Given the expense of soil amelioration, Mr Andrews says, growers could find themselves unnecessarily spending on treatments that may not provide an economically viable result.
The cost of soil amelioration
"In the deep-ripping plus spading plus the application of 6t/ha of lime treatment, we saw the biggest loss of $505/ha, so this was not just an over-capitalisation on lime spending, but also on the two different amelioration strategies," Mr Andrew says.
"Lastly, if there is no liming history, applying high rates of lime at the same time as incorporation may be the only way to achieve yield responses but, economically, it's likely to take longer than two years to see a return on investment."

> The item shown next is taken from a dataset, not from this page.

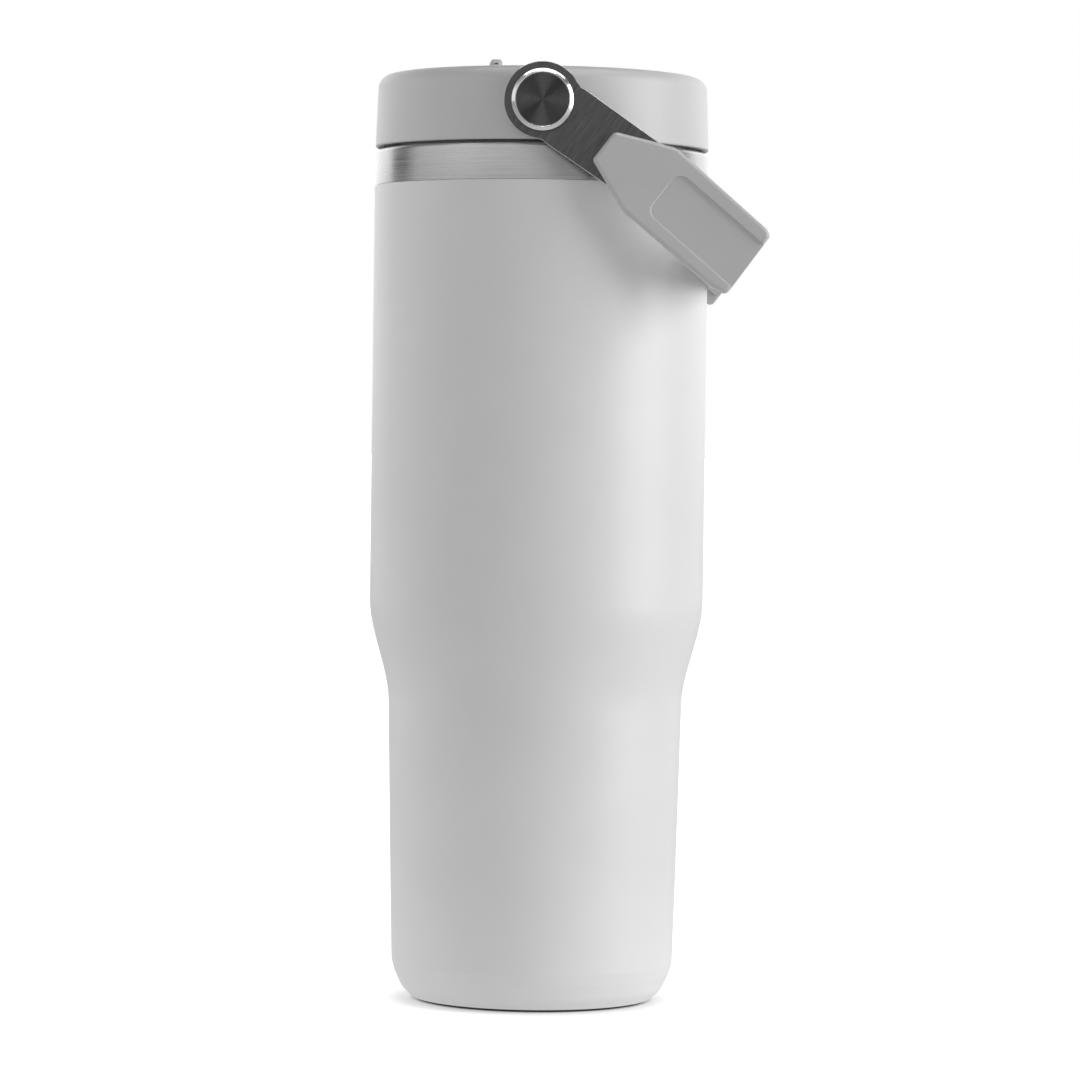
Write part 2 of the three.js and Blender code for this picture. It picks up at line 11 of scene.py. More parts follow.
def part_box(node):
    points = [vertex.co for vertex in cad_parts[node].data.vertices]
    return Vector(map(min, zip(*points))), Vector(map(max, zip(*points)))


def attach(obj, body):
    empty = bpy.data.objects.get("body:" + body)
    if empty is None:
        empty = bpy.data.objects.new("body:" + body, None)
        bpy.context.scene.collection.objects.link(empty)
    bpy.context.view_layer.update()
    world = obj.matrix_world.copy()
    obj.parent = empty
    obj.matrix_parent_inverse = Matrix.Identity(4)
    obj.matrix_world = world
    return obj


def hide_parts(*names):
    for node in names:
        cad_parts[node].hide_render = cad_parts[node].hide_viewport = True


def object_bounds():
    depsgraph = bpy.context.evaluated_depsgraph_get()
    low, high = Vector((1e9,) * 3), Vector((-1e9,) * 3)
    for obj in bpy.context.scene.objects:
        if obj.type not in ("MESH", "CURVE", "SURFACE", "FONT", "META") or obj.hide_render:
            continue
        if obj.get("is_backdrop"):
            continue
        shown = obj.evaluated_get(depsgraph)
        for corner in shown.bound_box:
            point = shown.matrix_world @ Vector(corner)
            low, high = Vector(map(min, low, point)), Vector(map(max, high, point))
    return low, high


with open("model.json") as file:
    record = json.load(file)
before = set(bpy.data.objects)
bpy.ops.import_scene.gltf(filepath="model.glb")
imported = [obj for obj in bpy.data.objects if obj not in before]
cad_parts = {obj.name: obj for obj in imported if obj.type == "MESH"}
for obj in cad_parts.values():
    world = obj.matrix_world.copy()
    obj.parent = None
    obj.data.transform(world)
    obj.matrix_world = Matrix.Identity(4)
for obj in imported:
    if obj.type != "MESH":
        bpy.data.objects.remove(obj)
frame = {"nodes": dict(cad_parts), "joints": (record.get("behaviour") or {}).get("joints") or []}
CAD_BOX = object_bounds()

MM = 0.001
SIDES = {"front": -1, "back": 1}
FACETS = 192           # round the large turned pieces
SMALL_FACETS = 72      # round the small turned pieces
SHARP = 38             # degrees between faces that makes an edge sharp


# ---- places, read from the frame, in millimetres -------------------------------------------

def span(node):
    """A node's lowest and highest corners in millimetres."""
    low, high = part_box(node)
    return Vector(low) / MM, Vector(high) / MM


SHELL_LOW, SHELL_HIGH = span("outer_shell")
BAND_LOW, BAND_HIGH = span("neck_band")
LINER_LOW, LINER_HIGH = span("inner_liner")
PAD_HIGH = span("base_pad")[1]
CAP_LOW, CAP_HIGH = span("lid_cap")
PLUG_LOW, PLUG_HIGH = span("lid_plug")
GASKET_LOW, GASKET_HIGH = span("lid_gasket")
STRAW_LOW, STRAW_HIGH = span("straw")
SOCKET_LOW, SOCKET_HIGH = span("straw_socket")
SEAL_LOW, SEAL_HIGH = span("spout_seal")
VALVE_LOW, VALVE_HIGH = span("vent_valve")
SPOUT_LOW, SPOUT_HIGH = span("spout")
BUTTON_LOW, BUTTON_HIGH = span("pivot_cap_front")
PIN_LOW, PIN_HIGH = span("spout_pin_back")
ARM_LOW, ARM_HIGH = span("handle_arm_back")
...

Tim agrees with the research findings that are showing the importance of incorporating lime that is not dissolved.
While his liming program may be slowing down, his amelioration program will go full steam ahead in coming years.
"We believe in the value of lime to the business, so we have invested heavily in lime over a long time and we are almost at the stage now where we can scale this investment back, which will allow us to invest more into deep-ripping," he says.
"Deep-ripping allows us to create these root pathways and the inclusion plates push the lime that we have already applied down to depth."